Available records ▸
::::

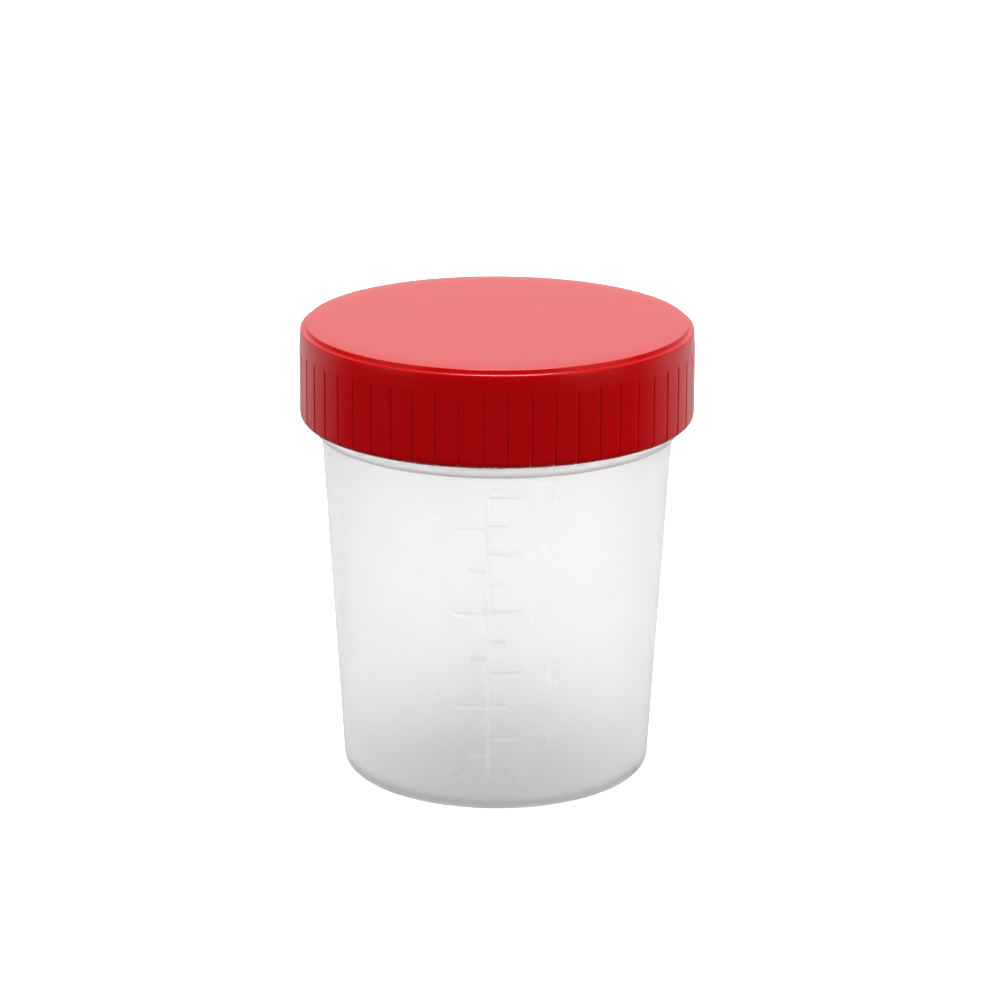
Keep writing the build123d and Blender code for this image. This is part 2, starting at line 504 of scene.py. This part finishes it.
def milky_plastic():
    """Natural polypropylene with a satin surface: partly clear and partly hazy, hazier at the base,
    darker in the lower half of the collar and on the neck as painted shade, and whiter in the raised
    marks."""
    material, tree = new_material("milky_polypropylene")
    coordinates = node(tree, "ShaderNodeTexCoord").outputs["Object"]
    place = node(tree, "ShaderNodeSeparateXYZ", Vector=coordinates).outputs
    normal = moulded_bump(tree, 90, 1800, 0.05, 0.005)

    # Painted shade: the base colour is darkened in the lower half of the collar, where shade falls under
    # its rounded edge, and on the neck, to keep it from washing out in bright light.
    low_collar_shade = math_node(tree, "MULTIPLY",
                           rise(tree, place["Z"], collar_bottom - 0.3, collar_bottom + 0.2),
                           rise(tree, place["Z"], collar_top - 0.4, collar_top - 0.8))
    neck = rise(tree, place["Z"], collar_top + 0.2, collar_top + 1.2)
    painted_shade = math_node(tree, "MAXIMUM", low_collar_shade, neck)
    clear = node(tree, "ShaderNodeBsdfPrincipled", Normal=normal,
                 Base_Color=mixed_colour(tree, painted_shade, (0.968, 0.973, 0.974), (0.79, 0.80, 0.80)),
                 Roughness=spread_value(tree, noise(tree, 500, 4.0), 0.50, 0.57))
    clear.inputs["IOR"].default_value = 1.49
    clear.inputs["Transmission Weight"].default_value = 0.9
    haze = node(tree, "ShaderNodeBsdfTranslucent", Color=(0.962, 0.968, 0.970, 1), Normal=normal)
    cloudy = spread_value(tree, place["Z"], 0.5, 0.12, start=1.0 * MM, end=5.0 * MM)

    squares = [math_node(tree, "MULTIPLY", place[axis], place[axis]) for axis in "XY"]
    from_axis = math_node(tree, "SQRT", math_node(tree, "ADD", *squares), 0.0)
    lean = math_node(tree, "MULTIPLY", place["Z"], wall_slope)
    proud = math_node(tree, "SUBTRACT", from_axis, lean)
    raised = spread_value(tree, proud, 0.0, 0.28, start=(base_radius + 0.04) * MM,
                          end=(base_radius + line_relief) * MM)
    on_wall = rise(tree, place["Z"], collar_bottom - 0.1, collar_bottom - 0.5)
    white = node(tree, "ShaderNodeBsdfDiffuse", Color=(1.0, 1.0, 1.0, 1), Normal=normal)

    surface = mixed_shader(tree, math_node(tree, "MULTIPLY", raised, on_wall),
                           mixed_shader(tree, cloudy, clear, haze), white)
    within = node(tree, "ShaderNodeVolumeAbsorption", Color=(0.0, 0.0, 0.0, 1), Density=18.0)
    output = node(tree, "ShaderNodeOutputMaterial")
    tree.links.new(surface.outputs[0], output.inputs["Surface"])
    tree.links.new(within.outputs[0], output.inputs["Volume"])
    return material


def by_ray(tree, seen, passed, bounced):
    """The first value for the camera's own view, the second for light that has passed through the
    cup's wall, and the third for light bounced off the outside of a piece."""
    path = node(tree, "ShaderNodeLightPath").outputs
    through = math_node(tree, "GREATER_THAN", path["Transmission Depth"], 0.5)
    off = math_node(tree, "MAXIMUM", path["Is Glossy Ray"], path["Is Diffuse Ray"])
    outside = node(tree, "ShaderNodeMix", Factor=off, A=seen, B=bounced).outputs["Result"]
    return node(tree, "ShaderNodeMix", Factor=through, A=outside, B=passed).outputs["Result"]


def pale_floor():
    """White table to the camera. To light that has passed through the cup it is painted grey, a painted
    contact shadow darkest round the foot and a little to its left. To light bounced off the outside it
    is painted dark, darkest in front, a painted dark reflection and shade, so the grip keeps its deep
    red."""
    material, tree = new_material("pale_floor")
    place = node(tree, "ShaderNodeTexCoord").outputs["Object"]
    away = node(tree, "ShaderNodeSeparateXYZ", Vector=place).outputs["Y"]
    # Painted dark reflection and shade: the floor's colour for light bounced off the outside, darkest in
    # front.
    mirrored = spread_value(tree, away, 0.02, 0.37, start=0.0, end=0.20)
    # Painted contact shadow: the floor's colour for light through the cup, grey near the foot, centred a
    # little left of the axis so the cup's left side comes out darker.
    reach = node(tree, "ShaderNodeVectorMath", {"operation": "DISTANCE"}, Vector=place)
    reach.inputs[1].default_value = (-0.04, 0, 0)
    painted_contact_shadow = spread_value(tree, reach.outputs["Value"], 0.455, 0.81, start=0.02, end=0.35,
                          settings={"interpolation_type": "SMOOTHSTEP"})
    pale = node(tree, "ShaderNodeBsdfDiffuse", Color=by_ray(tree, 0.95, painted_contact_shadow, mirrored))
    lit = node(tree, "ShaderNodeEmission", Color=(1, 1, 1, 1), Strength=by_ray(tree, 0.5, 0.0, 0.0))
    both = node(tree, "ShaderNodeAddShader")
    tree.links.new(pale.outputs[0], both.inputs[0])
    tree.links.new(lit.outputs[0], both.inputs[1])
    tree.links.new(both.outputs[0], node(tree, "ShaderNodeOutputMaterial").inputs["Surface"])
    return material


# ------------------------------------------------------------------ camera, floor and light
def make_camera():
    """A long lens looking down at the container, turned a little off the scale's upright line."""
    azimuth, elevation, roll = math.radians(2.8), math.radians(16.7), math.radians(0.2)
    distance, aim_level, aim_right = 650.0, 43.56, 0.52
    level = math.cos(elevation)
    back = Vector((math.sin(azimuth) * level, -math.cos(azimuth) * level, math.sin(elevation)))
    right = Vector((math.cos(azimuth), math.sin(azimuth), 0))
    data = bpy.data.cameras.new("camera")
    data.lens, data.sensor_width = 147.7, 36.0
    data.clip_start, data.clip_end = 0.01, 50.0
    camera = bpy.data.objects.new("camera", data)
    aim = Vector((0, 0, aim_level)) + right * aim_right
    turned = back.to_track_quat("Z", "Y").to_matrix().to_4x4() @ Matrix.Rotation(roll, 4, "Z")
    camera.matrix_world = Matrix.Translation((aim + back * distance) * MM) @ turned
    bpy.context.scene.collection.objects.link(camera)
    bpy.context.scene.camera = camera


def make_floor():
    """A wide floor under the container, level with its standing ring."""
    half = 4.0
    corners = [(-half, -half, 0), (half, -half, 0), (half, half, 0), (-half, half, 0)]
    mesh = bpy.data.meshes.new("floor")
    mesh.from_pydata(corners, [], [(0, 1, 2, 3)])
    floor = bpy.data.objects.new("floor", mesh)
    bpy.context.scene.collection.objects.link(floor)
    mesh.materials.append(pale_floor())


def area_light(name, place, size, power):
    """A square soft light at a place in metres, pointed at the middle of the container."""
    data = bpy.data.lights.new(name, "AREA")
    data.shape, data.size, data.energy = "SQUARE", size, power
    lamp = bpy.data.objects.new(name, data)
    place = Vector(place)
    back = place - Vector((0, 0, 0.045))
    lamp.matrix_world = Matrix.Translation(place) @ back.to_track_quat("Z", "Y").to_matrix().to_4x4()
    bpy.context.scene.collection.objects.link(lamp)
    return lamp


def make_lights():
    """White surroundings, dimmer in front than behind for light that has passed through the cup or
    bounced off the outside. One broad light stands above and one at each side, all three kept out of
    glossy reflections, and a small one glints only in those."""
    world = bpy.data.worlds.new("surroundings")
    bpy.context.scene.world = world
    world.use_nodes = True
    world.cycles.sampling_method = "NONE"      # the light's kind is only known along a whole path
    tree = world.node_tree
    tree.nodes.clear()
    direction = node(tree, "ShaderNodeTexCoord").outputs["Generated"]
    backward = node(tree, "ShaderNodeSeparateXYZ", Vector=direction).outputs["Y"]
    mirrored = spread_value(tree, backward, 0.08, 0.86, start=0.3, end=0.9)
    passed = spread_value(tree, backward, 0.75, 1.14, start=-0.2, end=0.9)
    shade = node(tree, "ShaderNodeBackground", Color=(1, 1, 1, 1),
                 Strength=by_ray(tree, 1.4, passed, mirrored))
    tree.links.new(shade.outputs[0], node(tree, "ShaderNodeOutputWorld").inputs["Surface"])
    area_light("top_light", (0.0, 0.15, 1.0), 0.55, 13.7).visible_glossy = False
    edge = area_light("edge_light", (0.0, 0.45, 0.9), 0.2, 5.6)
    edge.visible_diffuse = edge.visible_transmission = False
    for name, side, power in (("left_light", -1, 11.7), ("right_light", 1, 12.7)):
        area_light(name, (0.89 * side, -0.45, 0.28), 0.8, power).visible_glossy = False


def main():
    """Camera, stage and lights, then the two mouldings in the place of their solids."""
    bpy.context.scene.view_settings.view_transform = "Standard"
    make_camera()
    make_floor()
    make_lights()
    cup = make_cup()
    cup.data.materials.append(milky_plastic())
    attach(cup, "container")
    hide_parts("cup")
    cap = make_screw_cap()
    cap.data.materials.append(red_plastic())
    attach(cap, "closure")
    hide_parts("screw_cap")


main()
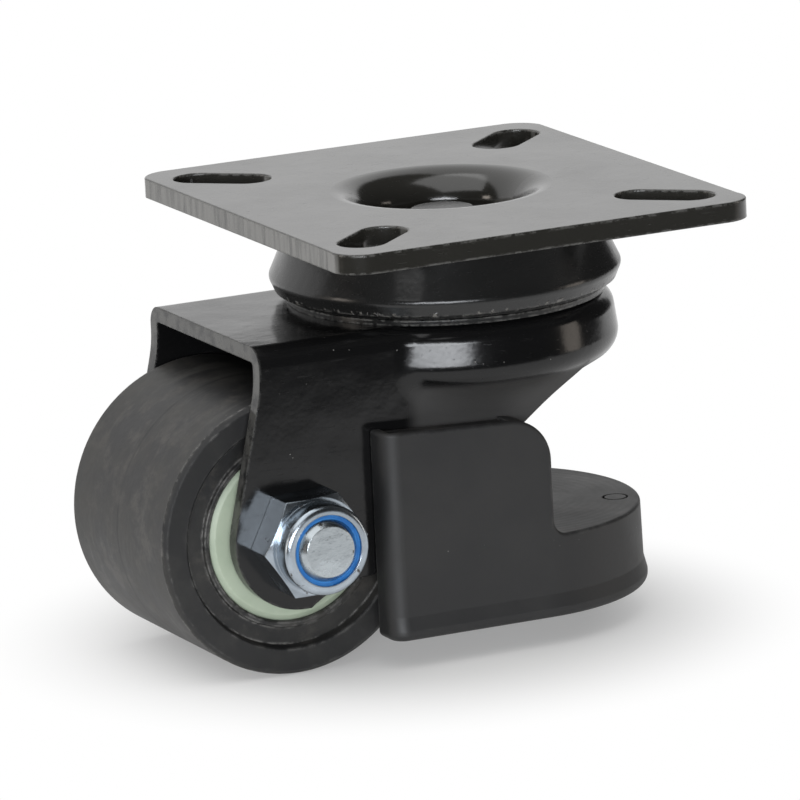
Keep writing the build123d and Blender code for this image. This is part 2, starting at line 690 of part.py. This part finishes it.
for part in (top_plate, race_cup, kingpin, lower_race, fork, crown_race, upper_balls,
             lower_balls, axle_bolt, lock_nut, nut_insert, axle_sleeve, wheel, pedal_pin,
             brake_pedal):
    export_step(part.part, "parts/" + part.part.label + ".step")
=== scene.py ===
import bpy
import math
from mathutils import Matrix, Vector


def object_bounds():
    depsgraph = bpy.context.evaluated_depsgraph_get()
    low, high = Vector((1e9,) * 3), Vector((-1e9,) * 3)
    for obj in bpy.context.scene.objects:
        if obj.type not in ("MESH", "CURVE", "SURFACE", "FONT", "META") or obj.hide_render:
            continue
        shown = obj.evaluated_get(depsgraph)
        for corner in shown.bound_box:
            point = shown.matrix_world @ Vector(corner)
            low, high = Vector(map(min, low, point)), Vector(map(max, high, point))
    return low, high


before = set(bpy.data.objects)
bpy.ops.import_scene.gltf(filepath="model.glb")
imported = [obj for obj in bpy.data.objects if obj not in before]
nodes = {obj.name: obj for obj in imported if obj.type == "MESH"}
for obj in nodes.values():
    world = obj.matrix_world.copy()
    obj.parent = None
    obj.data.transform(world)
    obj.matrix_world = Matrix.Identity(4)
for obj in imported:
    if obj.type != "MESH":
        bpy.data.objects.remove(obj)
cad_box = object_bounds()

X, Y, Z = 0, 1, 2
FLAT = (1, 1, 0)                # keeps X and Y of a vector and leaves Z out
WHITE = (1.0, 1.0, 1.0, 1.0)
scene = bpy.context.scene

# ---------------------------------------------------------------- camera
# fitted to the photograph: lengths in metres from the part's origin, lens and sensor in mm
AZIMUTH = math.radians(-24.94)
ELEVATION = math.radians(12.98)
ROLL = math.radians(-2.71)
DISTANCE = 1.8787
OFF_RIGHT = 0.00930
OFF_UP = 0.04843
LENS = 372.8
SENSOR = 36.0
NEAR_CLIP = 0.05

ca, sa = math.cos(AZIMUTH), math.sin(AZIMUTH)
ce, se = math.cos(ELEVATION), math.sin(ELEVATION)
cr, sr = math.cos(ROLL), math.sin(ROLL)
back = Vector((sa * ce, -ca * ce, se))
level_right = Vector((ca, sa, 0.0))
level_up = back.cross(level_right)
right = level_right * cr + level_up * sr
up = level_up * cr - level_right * sr
place = back * DISTANCE - right * OFF_RIGHT - up * OFF_UP

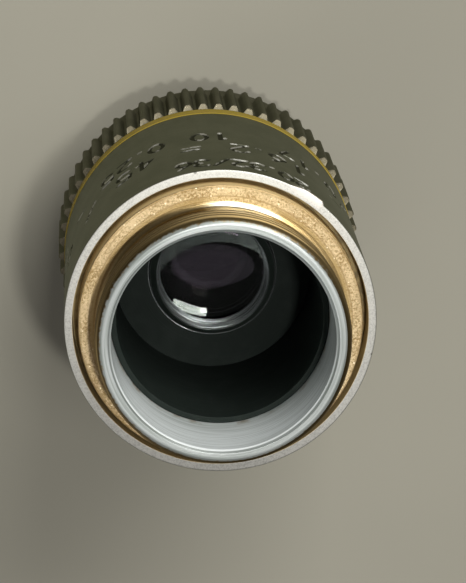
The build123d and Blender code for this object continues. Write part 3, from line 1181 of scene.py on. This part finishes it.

::::

What is expected ▸
Begin at the line containing "Vector(map(max, high, point))", end at the line containing "imported = [obj", and reproduce every line in that range exactly, both ends included.

Solution ▸
            low, high = Vector(map(min, low, point)), Vector(map(max, high, point))
    return low, high


before = set(bpy.data.objects)
bpy.ops.import_scene.gltf(filepath="model.glb")
imported = [obj for obj in bpy.data.objects if obj not in before]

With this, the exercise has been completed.